Dengan cara me-lockdown diri (Sahabat Kahfi) di Gua. Sahabat Kahfi, justru menemukan Allah. Ia “asyik” di Gua melakukan melakukan ibadah, berdoa, berdzikir, dan merenung hidupnya. Terlebih, mereka adalah anak muda. Masih tinggi nafsunya, namun ia sanggup menahannya. Mereka kuat menahan godaan dunia, hanya bermodalkan iman.

Lalu, bagaimana saya dan Anda menyikapi keadaan ini. Sabar! Belajar dari Sahabat Kahfi. Beberapa ahli sudah memprediksikan kejadian ini hingga Desember 2020. Sektor pendidikan yang terakhir dibuka kegiatannya, sehingga Sekolah, Madrasah, dan Pondok Pesantren yang berada di zona merah seperti Kota Semarang masih off/tidak ada kegiatan pembelajaran.

Demikianlah tulisan singkat ini, ada beberapa simpulan:

1. Korona mengajarkan umat Islam untuk rajin berwudhu. Syukur dapat belajar dayamul wudhu.

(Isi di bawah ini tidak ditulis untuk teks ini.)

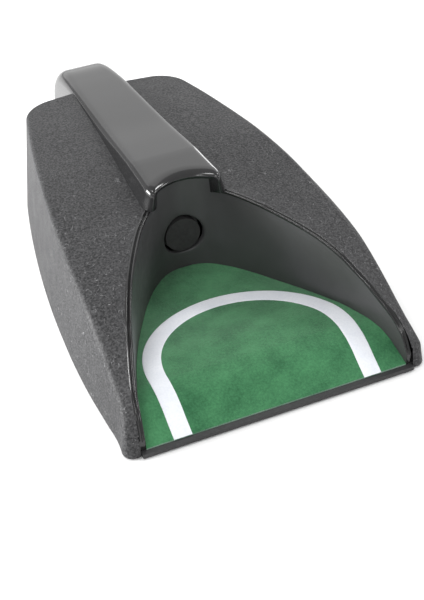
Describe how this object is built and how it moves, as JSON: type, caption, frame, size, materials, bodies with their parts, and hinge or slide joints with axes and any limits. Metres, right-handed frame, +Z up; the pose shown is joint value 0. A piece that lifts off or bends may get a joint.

2. Korona hanya makhluk kecil yang besok di Akhirat tidak ditanyai oleh Malaikat Mungkar dan Nakir atas sikapnya di dunia—yang katanya—telah merugikan jagad alam raya ini.

3. Belajarlah cara lockdown yang benar seperti kisah Sahabat Kahfi dalam al-Qur’an. Biarlah yang me-lockdown itu Allah. Jika Allah yang me-lockdown, maka semua menjadi mudah. Biaya hidup yang menanggung Allah. Hanya bermodal iman saja.

Semoga bermanfaat. Amin.

Semarang, 2 Juli 2020
Ditulis di UPT Kearsipan UNNES jam 09.30 – 10.00 WIB.